Jamaica in deep crisis – analysts

(Jamaica Gleaner) Arguing that Jamaica’s political parties lack the social legitimacy required to push through the tough policies necessary to pull the economy out of its crisis, academic Don Robotham has suggested a renewed experimentation with the Senate to give the legislature a wider base and the Government a stronger platform to do the difficult things.

“We cannot be jogging on in the same old way. It is not sustainable. We need to find a way to cut expenditure. We need to expand the Senate. It cannot be done by government alone it needs consensus,” Robotham said.

At the same time, Trevor Munroe, who heads the anti-corruption organisation National Integrity Action Forum, called for a rebuilding of the civil society coalition, whose mobilisation forced the Government to extradite gangster Christopher Coke to the United States, to add muscles to the calls for accelerated economic and political reform (see story on Page A2).

Both men spoke Friday at a forum organised by The Gleaner on the state of the Jamaican economy. The consensus: it is in deep crisis, in the government’s debt of over one thousand, six hundred million ($1.6 trillion) dollars, or around 130 per cent of the value of all the goods and services produced in Jamaica. Paying the debt takes up nearly all the money Government collects in taxes or in grants from other countries, leaving little to do other business.

This, analysts say, leaves the administration with little choice but to introduce austerity measures, including cutting public-sector jobs, asking all government workers to contribute to their pensions and collecting more taxes, particularly by capturing people who now escape the tax net.

Robotham, a former University of the West Indies sociology professor who now teaches at City University in New York, conceded that, as it has been in Europe, where governments have collapsed in the face of such actions, reform will be challenging for either the governing Jamaica Labour Party or the People’s National Party (PNP), with core support of between 30 per cent and 40 per cent – to do tough things.

Said he: “If we are talking about a place like Jamaica, in which the political parties already have a low level of legitimacy, (and there is) enormous disillusionment with these parties … there is a real danger that the implementation of austerity measures in a population that is lacking in understanding of these measures, and has no real commitment to these measures, that any party which implements them, will immediately face a tremendous loss of public support.”
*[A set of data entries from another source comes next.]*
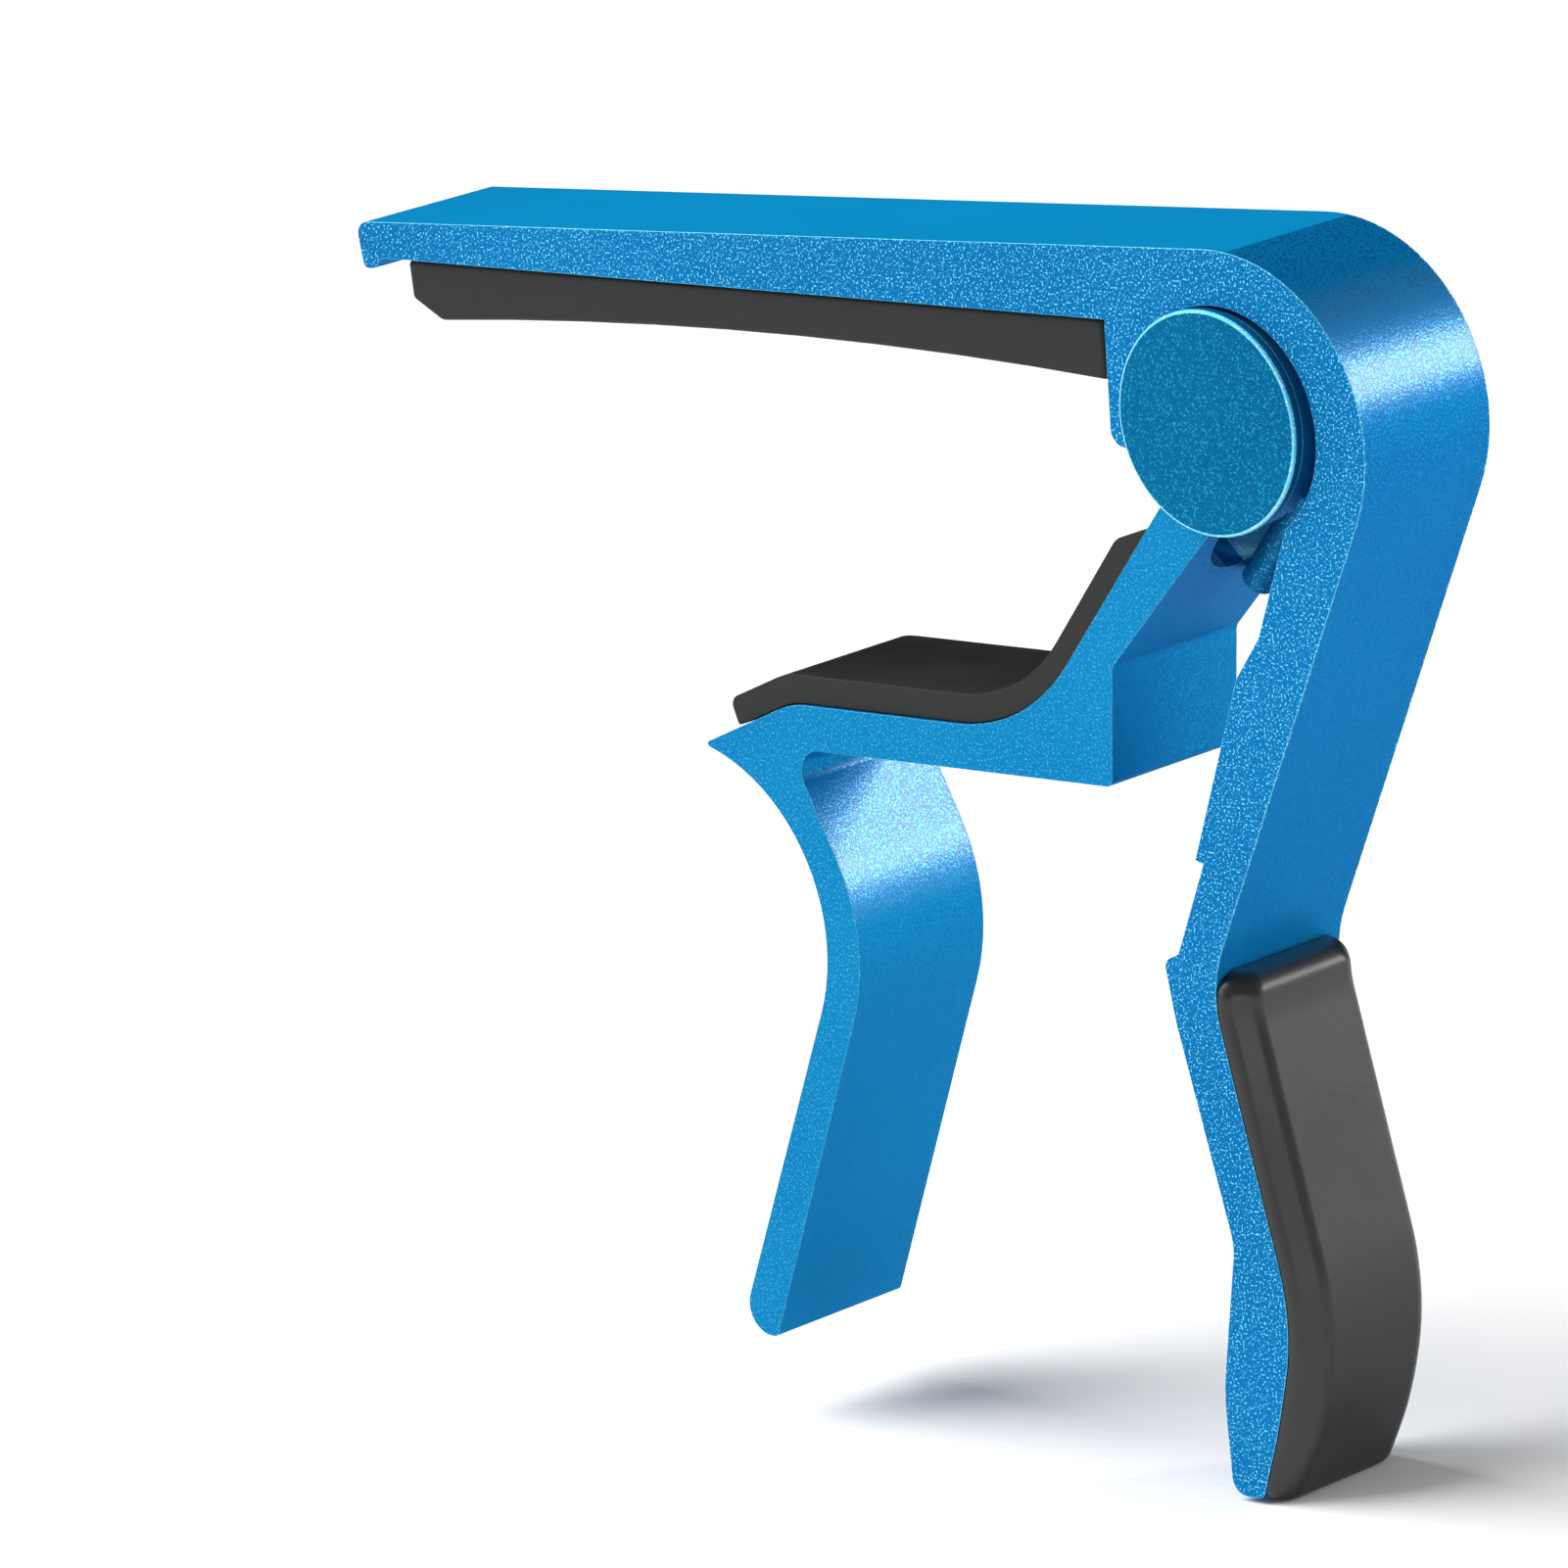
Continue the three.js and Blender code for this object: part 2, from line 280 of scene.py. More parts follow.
# %% The torsion spring
wire_radius = 1.18 * MM
coil_radius = 4.4 * MM
leg_side = 1.7 * MM  # the lower leg's Y, and the upper leg's is the same on the other side
start_angle = math.radians(-40)
end_angle = math.radians(360)
lower_leg, upper_leg = 12.6 * MM, 8.0 * MM
tip_round = 0.35 * MM
tip_steps = ((0.6, 0.86), (0.4, 0.75))  # a share of the rounding, and the ring's shrinking there
ring_points = 28

bpy.ops.object.select_all(action="DESELECT")
bpy.ops.mesh.primitive_circle_add(vertices=ring_points, radius=wire_radius, location=(0, 0, 0))
spring = bpy.context.object
spring.name = "torsion_spring_wire"
enter_edit(spring)
bpy.ops.mesh.select_all(action="SELECT")
bpy.ops.transform.translate(value=(coil_radius, leg_side, 0))
leave_edit()
winding = spring.modifiers.new("winding", "SCREW")
winding.axis = "Y"
winding.angle = start_angle - end_angle  # it winds anticlockwise as seen from the front
winding.screw_offset = -2 * leg_side
winding.steps = winding.render_steps = 120
winding.use_merge_vertices = False
apply_modifiers(spring)
coil_points = len(spring.data.vertices)

# %% Its legs
def pull_leg(ring, direction, length):
    """Extrudes the wire's open end, whose points are numbered by ring, and rounds the leg's tip."""
    enter_edit(spring, "EDGE")
    leave_edit()
    for edge in spring.data.edges:
        edge.select = all(i in ring for i in edge.vertices)
    bpy.ops.object.mode_set(mode="EDIT")
    steps = [(length - tip_round, 1.0)] + [(share * tip_round, shrink) for share, shrink in tip_steps]
    for step, shrink in steps:
        bpy.ops.mesh.extrude_region_move(TRANSFORM_OT_translate={"value": step * direction})
        bpy.ops.transform.resize(value=(shrink, shrink, shrink))
    bpy.ops.mesh.edge_face_add()
    leave_edit()


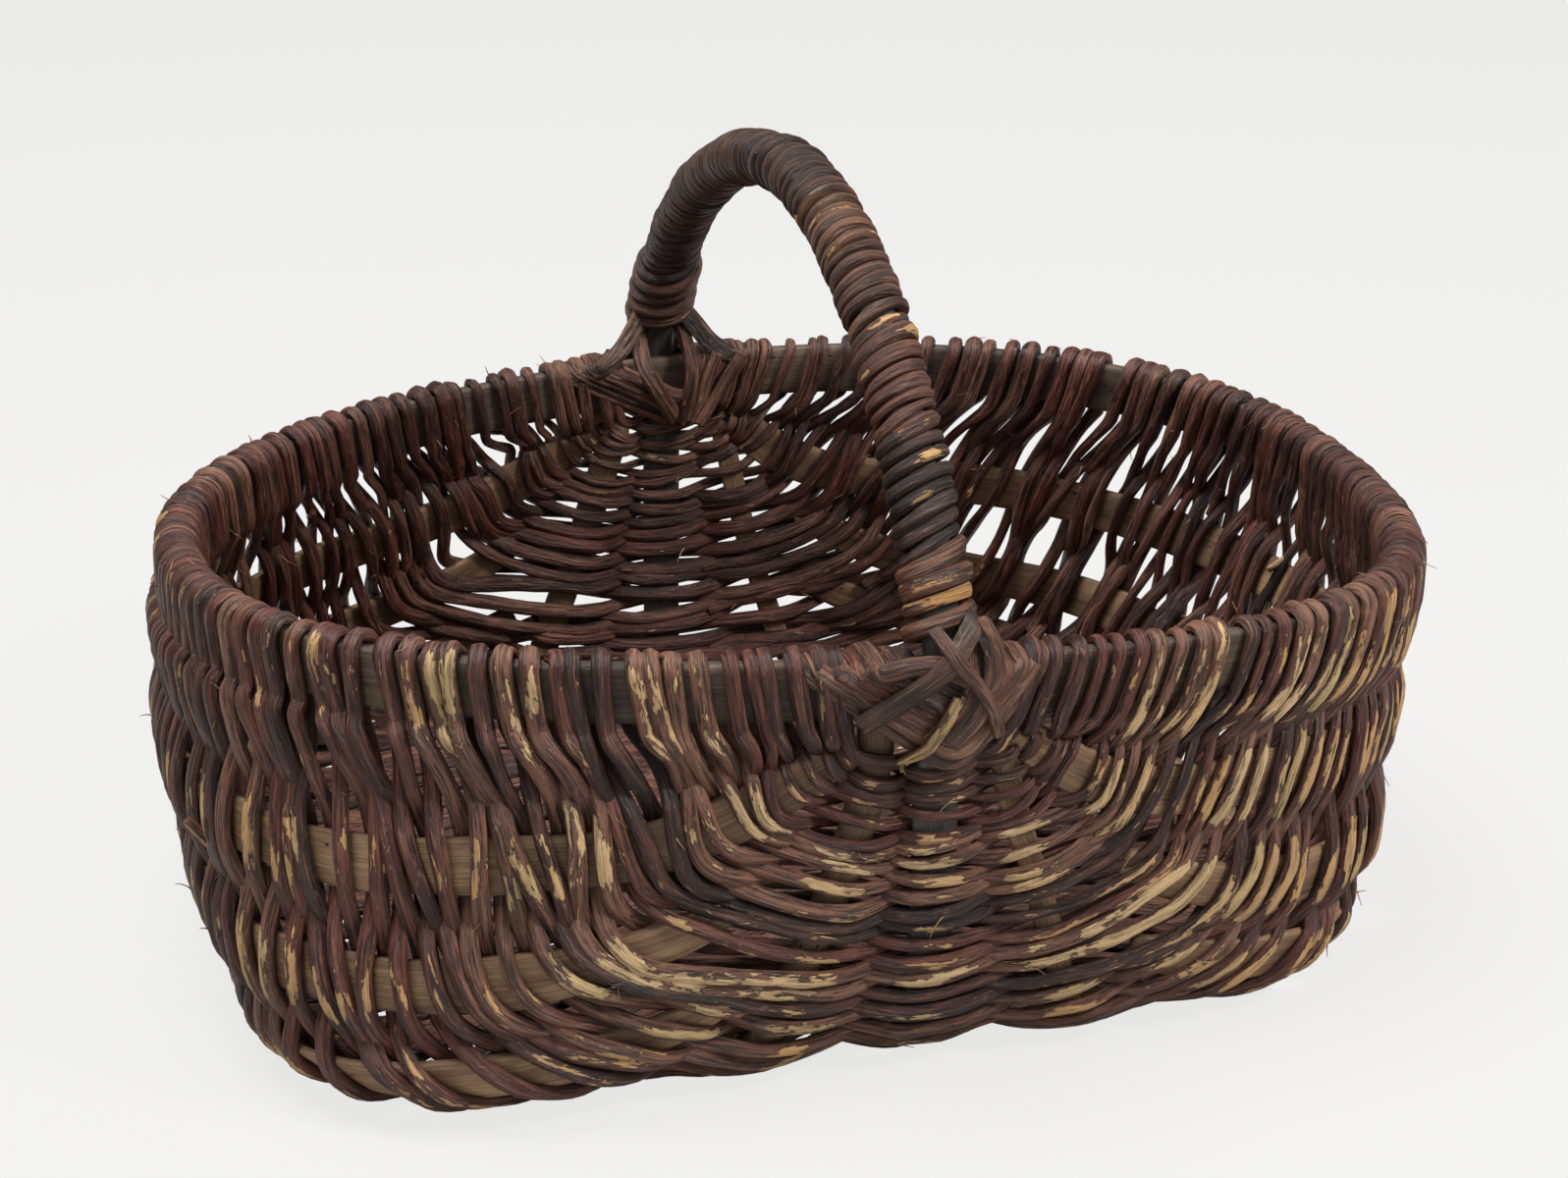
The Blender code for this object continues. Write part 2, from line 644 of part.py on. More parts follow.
def weaver_rails(number):
    """Both edges of one weaver: over the left rim, under the floor, and over the right rim."""
    middle = FIRST_ROW + number * ROW_STEP
    ribs = [rib for rib in MEMBERS if rib.crosses(number)]
    signs = [parity(number, rib.order) for rib in ribs]
    centre = [passing(rib, middle, sign) for rib, sign in zip(ribs, signs)]
    rails = []
    for row in (middle - HALF_WEAVER, middle + HALF_WEAVER):
        own = [passing(rib, row, sign) for rib, sign in zip(ribs, signs)]
        points = hook_rail(row, -1, parity(number, LEFT_RIM_ORDER) > 0)
        for k, rib in enumerate(ribs):
            points += [own[k][0][1], own[k][1][1]]
            if k + 1 < len(ribs):
                offsets = (pass_offset(rib, signs[k]), pass_offset(ribs[k + 1], signs[k + 1]))
                places = bend_places(middle, centre[k][1][0], centre[k + 1][0][0], offsets)
                points += rail_between(row, places, own[k][1][0], own[k + 1][0][0], offsets)
        points += hook_rail(row, 1, parity(number, RIGHT_RIM_ORDER) > 0)[::-1]
        rails.append(points)
    return rails


def make_weavers():
    for number in range(ROWS):
        ribbon(f"weaver_{number + 1:02d}", [weaver_rails(number)], WEAVER_THICK, BARK_DARK)


def rim_row_at(x, end):
    """The row whose place on the rim has this x, on the front (end -1) or back (1)."""
    side = 1 if x > 0 else -1
    rows = np.linspace(0, LASHED_ROWS, SEARCH_STEPS)
    if end > 0:
        rows = 1 - rows
    xs = np.array([row_point(row, 0.0 if side > 0 else HALF_TURN)[0] for row in rows])
    return float(np.interp(abs(x), np.abs(xs), rows)), side


def hoop_face(height, end):
    """Outer face of the handle hoop at a height near the rim, on the front or back."""
    if height >= RIM_HEIGHT:
        turn = math.asin(((height - RIM_HEIGHT) / ARCH_RISE) ** (1 / ARCH_POWER))
        at, _, _ = arch_frame(turn if end < 0 else math.pi - turn)
        reach = abs(at[1])
    else:
        shares = np.linspace(0, LASHED_ROWS, SEARCH_STEPS)
        shares = shares if end < 0 else 1 - shares
        places = np.array([spine_frame(share)[0] for share in shares])
        reach = np.interp(-height, -places[:, 2], np.abs(places[:, 1]))
    return reach + hoop_section(height)[1]


def vee_rail(number, end):
    """One rail of a lashing strand: over the rim, down across the hoop, and over the rim again."""
    reach = VEE_FIRST_REACH + VEE_REACH_STEP * number
    centre_height = RIM_HEIGHT + VEE_FIRST_HEIGHT - VEE_DROP_STEP * number
    up = np.array([0.0, 0.0, 1.0])
    half_hoop = SPINE_WIDE / 2 + CLEARANCE
    lift = CLEARANCE + WEAVER_THICK / 2
    halves = []
    for x_side in (-1, 1):
        row, side = rim_row_at(x_side * reach, end)
        at, out = rim_frame(row, side)
        half = [at + out * across + up * rise for across, rise in hook_profile()[:5]]
        top = half[-1][2]
        leave = half[-1] - up * RIM_THICK
        slope = (leave[2] - centre_height) / reach
        edge_height = centre_height + slope * half_hoop
        edge = np.array([x_side * half_hoop, end * (hoop_face(edge_height, end) + lift),
                         min(edge_height, top)])
        half += [leave, edge]
        halves.append(half)
    centre = np.array([0.0, end * (hoop_face(centre_height, end) + lift), centre_height])
    return halves[0] + [centre] + halves[1][::-1]


def make_lashing(name, end):
    bands = []
    for number in range(VEES):
        bands.append((vee_rail(number - VEE_FILL / 2, end), vee_rail(number + VEE_FILL / 2, end)))
    return ribbon(name, bands, WEAVER_THICK, BARK_RED)


def make_cross_strand(name, end, strand):
    """A strand laid slantwise over a lashing: its radius, and x and height over the rim's middle at
    its low end and at its high end."""
    radius, low, high = strand
    points = []
    for share in np.linspace(0, 1, 6):
        x = low[0] + (high[0] - low[0]) * share
        height = RIM_HEIGHT + low[1] + (high[1] - low[1]) * share
        face = hoop_face(height, end) + 2 * CLEARANCE + WEAVER_THICK + radius
        ease = STRAND_SETTLE * max(abs(x) - SPINE_WIDE / 2, 0)
        points.append(np.array([x, end * (face - ease), height]))
    return tube(name, points, radius, BARK_RED)


for old in list(bpy.data.objects):
    bpy.data.objects.remove(old, do_unlink=True)
PARTS = bpy.data.collections.new("handled_basket")
bpy.context.scene.collection.children.link(PARTS)

make_rim_hoop()
make_handle_hoop()
for wall_rib in (LEFT_UPPER, LEFT_MIDDLE, LEFT_LOWER, RIGHT_LOWER, RIGHT_MIDDLE, RIGHT_UPPER):
    make_flat_rib(wall_rib)
make_floor_rod()
make_flat_rib(RIGHT_SPLINT)
make_weavers()
make_handle_wrap()
make_lashing("lashing_front", -1)
make_lashing("lashing_back", 1)
make_cross_strand("cross_strand_front_thick", -1, FRONT_THICK_STRAND)
make_cross_strand("cross_strand_front_thin", -1, FRONT_THIN_STRAND)
make_cross_strand("cross_strand_back", 1, BACK_STRAND)

# Centre the box on the origin
view = bpy.context.evaluated_depsgraph_get()
lows, highs = [], []
for part in PARTS.objects:
    corners = np.array([v.co[:] for v in part.evaluated_get(view).to_mesh().vertices])
    lows.append(corners.min(axis=0))
    highs.append(corners.max(axis=0))
low = np.min(lows, axis=0)
high = np.max(highs, axis=0)
shift = Vector((-(low[0] + high[0]) / 2, -(low[1] + high[1]) / 2, -low[2]))
for part in PARTS.objects:
    part.location = shift
print(f"moved by {shift.x * 1000:.3f}, {shift.y * 1000:.3f}, {shift.z * 1000:.3f} mm")
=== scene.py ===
"""Visual model of the handled rib basket: bark-on willow woven over split ribs, lashed hoops.

Metres. X runs along the length, Y from front to back, Z up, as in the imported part.
"""

import math

import bpy
import numpy as np
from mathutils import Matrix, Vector


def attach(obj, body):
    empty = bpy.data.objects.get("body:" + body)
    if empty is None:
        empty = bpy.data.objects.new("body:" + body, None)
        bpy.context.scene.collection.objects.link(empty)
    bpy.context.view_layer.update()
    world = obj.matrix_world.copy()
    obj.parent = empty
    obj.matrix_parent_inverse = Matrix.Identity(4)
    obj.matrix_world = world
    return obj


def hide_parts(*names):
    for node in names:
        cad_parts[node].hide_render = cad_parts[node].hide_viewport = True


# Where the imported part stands: its own frame is moved by this much
SHIFT = np.array([0.003694, 0.002124, 0.000002])

# Wall surface: the middle of the ribs' thickness
RIM_HALF_LENGTH = 0.2371
RIM_HALF_WIDTH = 0.1792
RIM_HEIGHT = 0.154
RIM_POWER = 2.07
FLOOR_POWER = 4.4
BELLY = 0.024
END_TAPER = 0.182
FLOOR_EDGE_RADIUS = 0.016
FLOOR_SHIFT_X = -0.024
FLOOR_SHIFT_Y = 0.009
FRONT_RIGHT_FULLNESS = 0.14
FRONT_LEFT_FULLNESS = 0.066
FRONT_RIGHT_ANGLE = math.radians(-48)
FRONT_LEFT_ANGLE = math.radians(-140)
FULLNESS_SPREAD = math.radians(28)
WARP_ENDS = -0.0047
WARP_SADDLE = -0.0011
WARP_TWIST = 0.0044
BODY_DEPTH = RIM_HEIGHT - 0.0072

# Wood
RIM_TALL = 0.022
RIM_THICK = 0.007
RIB_WIDE = 0.020
RIB_TIP_WIDE = 0.010
RIB_THICK = 0.004
ROD_WIDE = 0.0135
ROD_THICK = 0.0085
SPLINT_WIDE = 0.010
SPINE_WIDE = 0.017
SPINE_THICK = 0.005
HANDLE_WIDE = 0.0140
HANDLE_THICK = 0.0115
ARCH_RISE = 0.1437
ARCH_LEAN = 0.08
ARCH_POWER = 1.24
ARCH_POWER_LEAN = 0.14
ARCH_SWAY = 0.001
HOOP_GAP = 0.0014
HOOP_SETTLE = 0.022

# Weaving
ROWS = 146
FIRST_ROW = 0.070
ROW_SAG = 0.42
BACK_SAG = 0.20
SAG_POWER = 5
ROW_STEP = (1 - 2 * FIRST_ROW) / (ROWS - 1)
ROW_STATIONS = 700
DRIFT_SLOPE = 0.15
STRAND_FILL = 0.81
THIN_HALF = 0.0020
THICK_HALF = 0.0035
FLATNESS = 0.80
SEAT = 0.0002
RIM_EDGE = 0.0135
RIM_LEAN = 0.45
LEFT_RIM_ORDER = 0
RIGHT_RIM_ORDER = 10
FINE_STEP = 0.0012
ROOM_SPREAD = 101
ROD_LENGTHS = (0.95, 1.6)
TAIL_LENGTHS = (0.010, 0.022)
SHORTEST_ROD = 300
INSIDE = -0.6
WEAVER_PIECES = 32
WEAVER_SIDES = 11
WEAVER_RIDGES = 0.075

# Loose fibres and broken ends
FIBRES_PER_ROD = 11
STUBS_PER_ROD = 0.35
STUB_LOWEST = 0.035
FRAY_POINTS = 7
LOWEST = -0.0008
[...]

It is the fear of a bolting by supporters, Robotham felt, “why the parties are so reticent in having this thing on the table” as the campaign for a general election that Prime Minister Andrew Holness is expected to announce this week to take place before yearend.

It also provides the context for his suggestion for a new approach to senate appointments, with which P.J. Patterson briefly flirted after the 1997 general election when his PNP was returned to office for a third consecutive term.

Earlier, in 1983 when the then Opposition PNP boycotted the snap election called by Edward Seaga, the prime minister named a slate of independent members to the Senate.

The Jamaican Senate is made of 21 members, 12 appointed by the prime minister and the others by the leader of the Opposition. Patterson, at the time named among his appointments to independent members, Munroe and GraceKennedy group chairman, Douglas Orane. He did not persist with the system after the next general election, although Munroe was retained in the Upper House, having joined the PNP.